With Blue - uncertain - stumbling Buzz -
Between the light - and me -
And then the Windows failed - and then
I could not see to see –

KM: Is Dickinson bringing us back to Breughel there? Inconsequential happenings at our climactic moment? “Its human position; how it takes place/While someone is eating or opening a window”?

JS: A deft connection. In fancier, philosophical terms, I would say that Dickinson is recording the death of sense experience, the implosion of phenomenology as her eyes (also the windows to her soul) fail—an important failure, the important failure—but only for her. I am also reminded of Heidegger’s idea that dying is the one thing that no one can do for us. We necessarily die alone, even if surrounded by ‘loved ones’. We are always on the margins and then we fall off the map altogether. Does that fact make life more beautiful or more absurd?  

KM: Or even a death connection. We do die alone, but I always envisage the moment of death as sudden and instant and then it’s over. The ripples that span out after our white legs have disappeared into the green are what our loved ones have to deal with. It is for them to contemplate the enormity of death and the suddenness with which we slip away through the cracks of the world. One of my undergraduate tutors wrote a poem reflecting on the death of his father, which I have always remembered:

That death is yours which will teach you
All that can be learned about death.
And when you die yourself
That will be something for someone else to learn.
The death we know in our life is the only death we know,
Our certain share in immortality.

JS: Pretty lines. But what immortality? Ripples spread out and die as quickly as one whose name was writ in water.

KM: I think there is a certain poetic licence going on there. I remember all the deaths I’ve dealt with, of people close to me and so, I think, that splash and those ripples spread out a little further than you’re suggesting, but I agree it’s not forever. Time erases us all in the end. Better, perhaps, to remember Horace: "Lusisti satis, satis bibisti. Tempus abire est" ("You've enjoyed yourself, indulged yourself. It's time to go"). It’s just our ego yelling from its own solipsistic shell.

JS: Damned ego. It thinks it’s so important, even when it fails to make much of a splash. Dying is probably the best thing for it!

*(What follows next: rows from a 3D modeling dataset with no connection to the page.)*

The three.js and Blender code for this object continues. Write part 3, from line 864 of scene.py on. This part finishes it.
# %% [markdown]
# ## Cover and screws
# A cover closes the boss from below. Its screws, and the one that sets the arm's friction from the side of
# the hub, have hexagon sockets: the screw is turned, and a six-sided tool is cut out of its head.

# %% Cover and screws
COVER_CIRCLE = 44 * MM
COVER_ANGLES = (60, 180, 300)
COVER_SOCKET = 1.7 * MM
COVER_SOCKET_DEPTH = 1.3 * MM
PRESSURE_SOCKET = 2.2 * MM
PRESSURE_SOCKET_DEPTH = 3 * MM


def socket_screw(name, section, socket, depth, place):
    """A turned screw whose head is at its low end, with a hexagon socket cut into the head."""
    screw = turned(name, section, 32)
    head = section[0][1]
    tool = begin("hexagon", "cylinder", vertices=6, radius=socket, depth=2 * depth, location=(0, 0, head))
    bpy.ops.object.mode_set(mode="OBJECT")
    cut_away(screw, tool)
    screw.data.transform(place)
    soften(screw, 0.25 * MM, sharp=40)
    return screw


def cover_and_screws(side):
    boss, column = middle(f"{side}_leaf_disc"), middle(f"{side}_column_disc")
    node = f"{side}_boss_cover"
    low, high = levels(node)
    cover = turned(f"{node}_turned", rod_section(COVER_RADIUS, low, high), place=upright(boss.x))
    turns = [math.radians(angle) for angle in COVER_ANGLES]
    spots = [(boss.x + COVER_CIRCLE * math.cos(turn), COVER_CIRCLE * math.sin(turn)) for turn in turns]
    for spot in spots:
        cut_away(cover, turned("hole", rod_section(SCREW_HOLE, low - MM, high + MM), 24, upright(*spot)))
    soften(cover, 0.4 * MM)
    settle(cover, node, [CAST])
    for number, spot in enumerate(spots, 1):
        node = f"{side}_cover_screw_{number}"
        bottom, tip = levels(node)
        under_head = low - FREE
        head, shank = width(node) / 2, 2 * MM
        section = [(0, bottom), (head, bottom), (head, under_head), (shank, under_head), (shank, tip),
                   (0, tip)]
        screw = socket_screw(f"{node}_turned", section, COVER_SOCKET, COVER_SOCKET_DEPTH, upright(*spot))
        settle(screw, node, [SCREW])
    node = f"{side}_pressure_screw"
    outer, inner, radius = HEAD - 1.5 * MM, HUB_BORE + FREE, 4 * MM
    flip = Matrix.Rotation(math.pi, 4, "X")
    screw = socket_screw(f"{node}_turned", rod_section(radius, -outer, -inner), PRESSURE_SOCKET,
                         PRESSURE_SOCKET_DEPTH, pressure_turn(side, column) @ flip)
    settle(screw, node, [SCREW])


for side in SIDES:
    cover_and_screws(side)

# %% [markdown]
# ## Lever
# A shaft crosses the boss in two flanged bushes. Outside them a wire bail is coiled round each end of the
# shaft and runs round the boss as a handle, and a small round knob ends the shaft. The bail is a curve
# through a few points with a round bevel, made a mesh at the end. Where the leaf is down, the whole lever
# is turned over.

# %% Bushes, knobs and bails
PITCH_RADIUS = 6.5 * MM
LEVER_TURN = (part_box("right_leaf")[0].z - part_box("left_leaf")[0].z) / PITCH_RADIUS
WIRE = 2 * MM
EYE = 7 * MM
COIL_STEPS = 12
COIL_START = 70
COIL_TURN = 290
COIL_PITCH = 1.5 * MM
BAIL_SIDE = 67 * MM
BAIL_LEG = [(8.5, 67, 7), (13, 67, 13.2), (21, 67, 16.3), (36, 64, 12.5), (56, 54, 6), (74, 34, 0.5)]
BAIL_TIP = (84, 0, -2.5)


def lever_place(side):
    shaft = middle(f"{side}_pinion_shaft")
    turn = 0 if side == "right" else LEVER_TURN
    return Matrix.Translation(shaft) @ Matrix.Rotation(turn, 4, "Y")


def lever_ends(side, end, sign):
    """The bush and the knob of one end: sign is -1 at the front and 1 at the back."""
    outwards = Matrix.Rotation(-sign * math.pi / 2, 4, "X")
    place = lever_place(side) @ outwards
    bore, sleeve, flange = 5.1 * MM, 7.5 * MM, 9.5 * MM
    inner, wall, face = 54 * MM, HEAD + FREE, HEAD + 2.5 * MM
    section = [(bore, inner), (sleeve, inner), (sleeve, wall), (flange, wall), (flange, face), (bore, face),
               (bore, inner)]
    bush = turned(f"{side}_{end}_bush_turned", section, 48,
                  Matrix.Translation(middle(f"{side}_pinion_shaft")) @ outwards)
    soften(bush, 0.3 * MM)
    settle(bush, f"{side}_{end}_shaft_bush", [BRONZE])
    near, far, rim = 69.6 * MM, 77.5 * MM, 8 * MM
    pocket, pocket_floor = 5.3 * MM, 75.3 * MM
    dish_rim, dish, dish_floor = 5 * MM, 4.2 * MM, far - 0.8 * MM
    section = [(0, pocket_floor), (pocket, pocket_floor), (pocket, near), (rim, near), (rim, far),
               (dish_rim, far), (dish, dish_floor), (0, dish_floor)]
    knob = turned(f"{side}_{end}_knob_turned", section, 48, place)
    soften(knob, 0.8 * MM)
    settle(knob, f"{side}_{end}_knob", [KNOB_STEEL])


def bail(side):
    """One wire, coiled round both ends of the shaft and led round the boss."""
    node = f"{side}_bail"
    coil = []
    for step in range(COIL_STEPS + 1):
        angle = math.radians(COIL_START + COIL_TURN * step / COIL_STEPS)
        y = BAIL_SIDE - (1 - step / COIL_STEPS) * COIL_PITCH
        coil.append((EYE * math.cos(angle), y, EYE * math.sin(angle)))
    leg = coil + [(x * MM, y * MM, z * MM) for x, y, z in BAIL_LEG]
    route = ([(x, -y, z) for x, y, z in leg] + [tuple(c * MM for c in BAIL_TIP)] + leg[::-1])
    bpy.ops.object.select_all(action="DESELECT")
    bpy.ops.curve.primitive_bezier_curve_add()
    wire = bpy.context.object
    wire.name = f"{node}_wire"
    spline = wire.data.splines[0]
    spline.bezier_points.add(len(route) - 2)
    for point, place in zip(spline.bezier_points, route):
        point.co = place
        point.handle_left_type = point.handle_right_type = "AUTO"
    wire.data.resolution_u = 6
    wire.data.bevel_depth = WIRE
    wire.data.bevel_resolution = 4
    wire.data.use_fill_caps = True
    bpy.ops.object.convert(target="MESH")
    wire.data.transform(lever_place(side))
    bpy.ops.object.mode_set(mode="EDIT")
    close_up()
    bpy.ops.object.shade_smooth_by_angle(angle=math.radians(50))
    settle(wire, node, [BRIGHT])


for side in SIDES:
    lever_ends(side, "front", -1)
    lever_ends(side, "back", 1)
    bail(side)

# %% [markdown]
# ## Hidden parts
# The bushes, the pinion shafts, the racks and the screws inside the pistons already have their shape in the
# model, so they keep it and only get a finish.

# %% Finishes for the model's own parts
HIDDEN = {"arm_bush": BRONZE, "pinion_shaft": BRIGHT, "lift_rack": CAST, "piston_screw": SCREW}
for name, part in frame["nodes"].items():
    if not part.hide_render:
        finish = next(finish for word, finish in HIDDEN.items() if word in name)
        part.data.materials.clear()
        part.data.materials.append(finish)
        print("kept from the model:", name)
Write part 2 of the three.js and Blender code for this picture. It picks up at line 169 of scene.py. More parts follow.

KM: Remember when Othello says “Chaos is come again”? I think what he’s referring to is the lonely, undefined existence that had no meaning before he met Desdemona. A time when he was able to comprehend the uselessness of the human condition and, as a soldier, the probability of death. His relationship with Desdemona gives meaning to his existence and breathes life into his ego thus rendering him self-important. American Space Head, Terence McKenna, once said that: “Chaos is what we've lost touch with. This is why it is given a bad name. It is feared by the dominant archetype of our world, which is Ego, which clenches because its existence is defined in terms of control.”

Only when we accept chaos can we accept the thrust of Breughel’s painting; a ploughman will till his lonely furrow, a rich ship may sail casually past and, somewhere, a boy may fall from the sky to show that shit happens, not spectacularly, but mundanely.